John, do “we” really—as you say we do—call the Arawak and the Wampanoag “more savage than us?” Do even any of the scientists you’re criticizing say that? The Arawak and Wampanoag were gentle people. Your using them as stand-ins for all Native Americans continues to ignore the Carib and the Mohawk and the Aztec and all the others who—besides the Europeans who brutally conquered them—were brutal conquerors themselves.

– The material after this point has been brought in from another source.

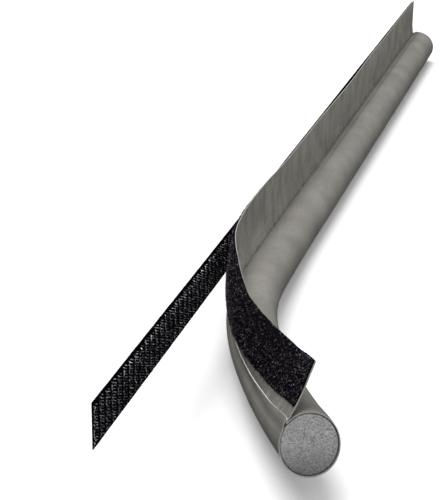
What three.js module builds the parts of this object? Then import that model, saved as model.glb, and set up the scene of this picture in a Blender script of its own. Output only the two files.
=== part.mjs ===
// Draught excluder: a foam rod in a coated-cloth cover, whose standing flap is held by hook-and-loop
// tape. The far part of the flap is pressed on to the hook tape, and its near end is peeled off.
// Millimetres. +X points out of the hook tape's flat back, +Y runs along the tape away from the
// peeled end, and +Z points up. The origin is the middle of that flat back.

import * as THREE from 'three';

const GAP = 0.3;              // clearance between neighbouring pieces

const TAPE_WIDTH = 25;
const TAPE_THICKNESS = 1.2;   // either half of the hook-and-loop tape
const HOOK_LENGTH = 940;
const SELVAGE_THICKNESS = 0.6;
const SELVAGE_TOP = 2;        // plain woven edge above the hooks
const SELVAGE_BOTTOM = 1;     // and below them

const ROLL_RADIUS = 15.1;
const CLOTH = 1;              // thickness of the cover's cloth
const CUT_LENGTH = 919;       // the cover and its rod, along the roll
const FLAP_HEIGHT = 33.6;     // from the crease to the flap's top edge
const LAP_HEIGHT = 2.4;       // the cloth's other edge, lapped on the foot of the flap
const LAP_TURN = 14;          // degrees round the roll from the crease to the lap's weld line
const LOOP_SETBACK = 1.5;     // the loop tape stops short of the cover's cut ends
const ROLL_DROP = 33.1;       // the roll's middle hangs this far below the origin

// The peeled end, a row every PEEL_STEP mm from the near end. heading is how far the roll has swung
// out from the hook tape's line, and lift how far it has sprung up, in mm. attach is where on the
// roll the flap leaves it. baseLean and topLean are the flap's slope at its foot and at its top
// edge. All but lift are degrees, and 90 stands straight up.
const PEEL_STEP = 40;
const PEEL = [
  { heading: 22, lift: 20.5, attach: 139, baseLean: 54, topLean: 69 },
  { heading: 26.9, lift: 11.5, attach: 143, baseLean: 75, topLean: 46 },
  { heading: 26.5, lift: 8.2, attach: 144, baseLean: 103, topLean: 39 },
  { heading: 23, lift: 7.6, attach: 142, baseLean: 119, topLean: 43 },
  { heading: 17.2, lift: 7.6, attach: 137, baseLean: 117, topLean: 54 },
  { heading: 8.8, lift: 7.2, attach: 130, baseLean: 111, topLean: 76 },
  { heading: 3.6, lift: 4.7, attach: 125, baseLean: 98, topLean: 90 },
  { heading: 2.5, lift: 2.1, attach: 124, baseLean: 93, topLean: 91 },
  { heading: 1, lift: 0.4, attach: 124, baseLean: 90, topLean: 90.5 },
  { heading: 0, lift: 0, attach: 124, baseLean: 89, topLean: 91 },
];

// Where the pressed-on flap stands a little off the tape at its top edge.
const BULGES = [
  { fromEnd: 575, reach: 130, lean: 5 },
  { fromEnd: 745, reach: 80, lean: 2 },
];

const STRAIGHT_SPANS = 16;
const PEEL_SPANS = 30;
const ROUND_FACETS = 24;
const FOOT_HEIGHTS = [2, 5.4]; // steps up the flap below the loop tape
const TAPE_FACETS = 5;
const CLIMB_STEP = 1;         // the roll's climb is measured over this much of it
const NEARLY_STRAIGHT = 1e-6; // a flap that bends less than this, in radians a mm, has no arc

const peelLength = PEEL_STEP * (PEEL.length - 1);
const flapOut = 2 * TAPE_THICKNESS + 2 * GAP + CLOTH;
const attachFar = THREE.MathUtils.degToRad(PEEL.at(-1).attach);
const rollOut = flapOut - ROLL_RADIUS * Math.cos(attachFar);

// Monotone cubic through one column of the peel table, level beyond its last row.
function slope(values, i) {
  const before = values[i] - values[Math.max(i - 1, 0)];
  const after = values[Math.min(i + 1, values.length - 1)] - values[i];
  if (i === 0) return after;
  return before * after <= 0 ? 0 : (2 * before * after) / (before + after);
}

function peel(column, fromEnd) {
  const values = PEEL.map((row) => row[column]);
  const place = Math.min(fromEnd / PEEL_STEP, values.length - 1);
  const i = Math.min(Math.floor(place), values.length - 2);
  const t = place - i;
  const curve = (3 - 2 * t) * t * t;
  const start = t * (1 - t) * (1 - t) * slope(values, i);
  const end = t * t * (t - 1) * slope(values, i + 1);
  return THREE.MathUtils.lerp(values[i], values[i + 1], curve) + start + end;
}

function bulge(fromEnd) {
  const lean = BULGES.map((row) => {
    const away = Math.min(Math.abs(fromEnd - row.fromEnd) / row.reach, 1);
    return row.lean * Math.cos((away * Math.PI) / 2) ** 2;
  });
  return lean.reduce((sum, value) => sum + value, 0);
}

// Stations along the roll from the far end to the near one. Each has the roll's middle and the two
// directions of its section: across, away from the hook tape, and up.
function stations(first, last) {
  const marks = [];
  const straight = CUT_LENGTH - peelLength;
  for (let i = 0; i < STRAIGHT_SPANS; i += 1) {
    marks.push(CUT_LENGTH - (straight * i) / STRAIGHT_SPANS);
  }
  for (let i = 0; i <= PEEL_SPANS; i += 1) {
    marks.push(peelLength * (1 - i / PEEL_SPANS));
  }
  marks[0] = CUT_LENGTH - first;
  marks[marks.length - 1] = last;

  let out = rollOut;
  let along = HOOK_LENGTH / 2 - first;
  let previous = marks[0];
  return marks.map((fromEnd) => {
    const middle = THREE.MathUtils.degToRad(peel('heading', (fromEnd + previous) / 2));
    out += Math.sin(middle) * (previous - fromEnd);
    along -= Math.cos(middle) * (previous - fromEnd);
    previous = fromEnd;

    const heading = THREE.MathUtils.degToRad(peel('heading', fromEnd));
    const nearer = Math.max(fromEnd - CLIMB_STEP, 0);
    const farther = fromEnd + CLIMB_STEP;
    const climb = (peel('lift', nearer) - peel('lift', farther)) / (farther - nearer);
    const forward = new THREE.Vector3(Math.sin(heading), -Math.cos(heading), climb).normalize();
    const across = new THREE.Vector3(Math.cos(heading), Math.sin(heading), 0);
    return {
      fromEnd,
      middle: new THREE.Vector3(out, along, peel('lift', fromEnd) - ROLL_DROP),
      across,
      up: new THREE.Vector3().crossVectors(forward, across),
    };
  });
}

function round(radius, startDegrees, turnDegrees, facets) {
  const points = [];
  for (let i = 0; i <= facets; i += 1) {
    const angle = THREE.MathUtils.degToRad(startDegrees + (turnDegrees * i) / facets);
    points.push(new THREE.Vector2(radius * Math.cos(angle), radius * Math.sin(angle)));
  }
  return points;
}

// The flap's front face in section, at one height above the crease, and the direction that points
// from it through the cloth to the side that the loop tape is on.
function flapAt(fromEnd, height) {
  const attach = THREE.MathUtils.degToRad(peel('attach', fromEnd));
  const base = THREE.MathUtils.degToRad(peel('baseLean', fromEnd));
  const top = THREE.MathUtils.degToRad(peel('topLean', fromEnd) - bulge(fromEnd));
  const bend = (top - base) / FLAP_HEIGHT;
  const lean = base + bend * height;
  const point = new THREE.Vector2(Math.cos(attach), Math.sin(attach)).multiplyScalar(ROLL_RADIUS);
  if (Math.abs(bend) < NEARLY_STRAIGHT) {
    point.x += Math.cos(base) * height;
    point.y += Math.sin(base) * height;
  } else {
    point.x += (Math.sin(lean) - Math.sin(base)) / bend;
    point.y += (Math.cos(base) - Math.cos(lean)) / bend;
  }
  return { point, backward: new THREE.Vector2(-Math.sin(lean), Math.cos(lean)) };
}

function offFlap(fromEnd, height, offset) {
  const { point, backward } = flapAt(fromEnd, height);
  return point.addScaledVector(backward, offset);
}

// The loop tape and the flap behind it have the same steps, so that they stay the same gap apart.
function tapeHeights() {
  const heights = [];
  for (let i = 0; i <= TAPE_FACETS; i += 1) {
    heights.push(FLAP_HEIGHT - TAPE_WIDTH + (TAPE_WIDTH * i) / TAPE_FACETS);
  }
  return heights;
}

// One sheet in section: round the roll from the weld line to the crease, up the flap's front, over
// its top edge, down its back, and over the lap to the weld line again.
function coverOutline(fromEnd) {
  const weld = peel('attach', fromEnd) + LAP_TURN;
  const wrap = round(ROLL_RADIUS, weld, 360 - LAP_TURN, ROUND_FACETS);
  const heights = [...FOOT_HEIGHTS, ...tapeHeights()];
  const front = heights.map((height) => offFlap(fromEnd, height, 0));
  const aboveLap = heights.filter((height) => height > LAP_HEIGHT + CLOTH);
  const back = aboveLap.reverse().map((height) => offFlap(fromEnd, height, CLOTH));
  const lap = [
    offFlap(fromEnd, LAP_HEIGHT, CLOTH),
    offFlap(fromEnd, LAP_HEIGHT, 2 * CLOTH),
    offFlap(fromEnd, 0, 2 * CLOTH),
  ];
  return [...wrap, ...front, ...back, ...lap];
}

function ring(radius) {
  return (fromEnd) => {
    const weld = peel('attach', fromEnd) + LAP_TURN;
    return round(radius, weld, 360, ROUND_FACETS).slice(0, -1);
  };
}

function loopOutline(fromEnd) {
  const heights = tapeHeights();
  const inner = heights.map((height) => offFlap(fromEnd, height, CLOTH + GAP));
  const outer = heights.map((height) => offFlap(fromEnd, height, CLOTH + GAP + TAPE_THICKNESS));
  return [...inner, ...outer.reverse()];
}

function hookOutline() {
  const top = TAPE_WIDTH / 2;
  const profile = [
    [0, -top],
    [SELVAGE_THICKNESS, -top],
    [SELVAGE_THICKNESS, SELVAGE_BOTTOM - top],
    [TAPE_THICKNESS, SELVAGE_BOTTOM - top],
    [TAPE_THICKNESS, top - SELVAGE_TOP],
    [SELVAGE_THICKNESS, top - SELVAGE_TOP],
    [SELVAGE_THICKNESS, top],
    [0, top],
  ];
  return profile.map(([out, up]) => new THREE.Vector2(out, up));
}

// Joins one outline to the next along the stations, with an optional bore right through, and closes
// both ends. Outlines run counter-clockwise as seen from the near end. Each four-cornered facet is
// split from its lower corner to its upper one at the next station, whichever way its outline runs,
// so that two faces that lie along one another keep the same distance where they twist.
function loft(frames, outlineAt, boreAt = () => []) {
  const positions = [];
  const index = [];
  const outlines = frames.map((frame) => outlineAt(frame.fromEnd));
  const bores = frames.map((frame) => boreAt(frame.fromEnd));
  const rim = outlines[0].length;
  const sections = frames.map((frame, i) => [...outlines[i], ...bores[i]]);
  const count = sections[0].length;

  frames.forEach((frame, i) => {
    for (const point of sections[i]) {
      const place = frame.middle.clone();
      place.addScaledVector(frame.across, point.x).addScaledVector(frame.up, point.y);
      positions.push(place.x, place.y, place.z);
    }
  });

  const band = (start, length, inward) => {
    for (let i = 0; i + 1 < frames.length; i += 1) {
      for (let j = 0; j < length; j += 1) {
        const here = start + j;
        const next = start + ((j + 1) % length);
        const [a, b] = [i * count + here, i * count + next];
        const [c, d] = [a + count, b + count];
        const rises = sections[i][next].y > sections[i][here].y;
        const facet = rises ? [a, b, d, a, d, c] : [a, b, c, b, d, c];
        index.push(...(inward ? facet.reverse() : facet));
      }
    }
  };
  band(0, rim, false);
  if (count > rim) band(rim, count - rim, true);

  const cap = (i, facesNear) => {
    const holes = count > rim ? [bores[i]] : [];
    const flat = sections[i];
    for (const [a, b, c] of THREE.ShapeUtils.triangulateShape(outlines[i], holes)) {
      const area = THREE.ShapeUtils.area([flat[a], flat[b], flat[c]]);
      const corners = area > 0 === facesNear ? [a, b, c] : [a, c, b];
      index.push(...corners.map((corner) => corner + i * count));
    }
  };
  cap(0, false);
  cap(frames.length - 1, true);

  const geometry = new THREE.BufferGeometry();
  geometry.setAttribute('position', new THREE.Float32BufferAttribute(positions, 3));
  geometry.setIndex(index);
  geometry.computeVertexNormals();
  return geometry;
}

function piece(name, geometry, material) {
  const mesh = new THREE.Mesh(geometry, new THREE.MeshStandardMaterial(material));
  mesh.name = name;
  return mesh;
}

const wholeRoll = stations(0, 0);
const loopRun = stations(LOOP_SETBACK, LOOP_SETBACK);
const hookRun = [HOOK_LENGTH / 2, -HOOK_LENGTH / 2].map((along) => ({
  middle: new THREE.Vector3(0, along, 0),
  across: new THREE.Vector3(1, 0, 0),
  up: new THREE.Vector3(0, 0, 1),
}));

const cover = piece(
  'cover',
  loft(wholeRoll, coverOutline, ring(ROLL_RADIUS - CLOTH)),
  { color: 0x7a7872, roughness: 0.6, metalness: 0 },
);
const foamCore = piece(
  'foam_core',
  loft(wholeRoll, ring(ROLL_RADIUS - CLOTH - GAP)),
  { color: 0x98989a, roughness: 0.95, metalness: 0 },
);
const loopTape = piece(
  'loop_tape',
  loft(loopRun, loopOutline),
  { color: 0x131215, roughness: 0.9, metalness: 0 },
);
const hookTape = piece(
  'hook_tape',
  loft(hookRun, hookOutline),
  { color: 0x101013, roughness: 0.5, metalness: 0 },
);

const excluder = new THREE.Group();
excluder.add(cover, foamCore, loopTape, hookTape);

export default excluder;
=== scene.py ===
# %% [markdown]
# # A draught excluder with its near end peeled off
# A round foam rod lies in one piece of coated cloth. The cloth goes once round the rod and is bonded
# to itself along a fin. One edge of it is cut short there, and the other stands up as a flap, with
# the loop half of a hook-and-loop tape along its back. The hook half is a straight strip, and the
# far part of the flap is pressed on to it. Every piece but the rod is cut flat, so each is made flat
# and straight first, with a modelling operator, and is then bent on to the line in which the
# excluder lies. The frame gives the solids that these pieces stand for.

# %% Load the frame
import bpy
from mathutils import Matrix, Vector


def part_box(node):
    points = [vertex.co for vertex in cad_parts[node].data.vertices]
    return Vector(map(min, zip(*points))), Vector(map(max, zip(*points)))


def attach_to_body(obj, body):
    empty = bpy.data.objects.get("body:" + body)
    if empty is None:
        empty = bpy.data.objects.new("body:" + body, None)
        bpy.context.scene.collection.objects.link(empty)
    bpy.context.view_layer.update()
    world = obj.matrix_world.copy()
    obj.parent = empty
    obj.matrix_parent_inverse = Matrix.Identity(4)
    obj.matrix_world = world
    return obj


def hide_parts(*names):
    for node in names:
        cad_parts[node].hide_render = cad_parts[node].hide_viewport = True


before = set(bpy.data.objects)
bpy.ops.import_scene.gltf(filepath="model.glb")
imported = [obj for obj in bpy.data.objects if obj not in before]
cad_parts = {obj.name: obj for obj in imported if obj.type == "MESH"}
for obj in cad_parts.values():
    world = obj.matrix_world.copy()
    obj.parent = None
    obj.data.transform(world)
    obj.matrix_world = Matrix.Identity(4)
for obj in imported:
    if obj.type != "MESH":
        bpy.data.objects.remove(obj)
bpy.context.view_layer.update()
print("frame", sorted(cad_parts))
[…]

And it misses the point: Humanity, as a whole, contains both the good and the evil. It does now, always has, and (despite Howard Zinn’s hope that his writing would help it do otherwise) probably always will. Happy Thanksgiving, Bob Capetta

John Horgan replies to Bob Capetta: If your quote from Columbus's Log is accurate, it does indeed represent a significant omission by Zinn. Thanks for drawing it to my attention. But it does not negate the overall point of my column. Yes, as I noted, Native Americans were not all pacifists. But leading scientists at major institutions have perpetuated, and the educated public has largely accepted (hence my use of the collective "we"), the claim that Native Americans and other indigenous people were more violent than the Europeans who "civilized" them over the last half millennium. Not only is this claim based on flimsy evidence. It also feeds the moral arrogance of western powers, and especially of the U.S. That arrogance is on display right now in our violent foreign policies, which are exacerbating the problems that they purport to solve.

The view you express--that humanity as a whole is "evil"--also justifies U.S. hawkishness. If the world is irredeemably violent, we might as well be the guys with the most guns, right? And we better get the bad guys before they get us. As long as we indulge in this pseudo-scientific, self-fulfilling fatalism, we will indeed have no hope of ending war.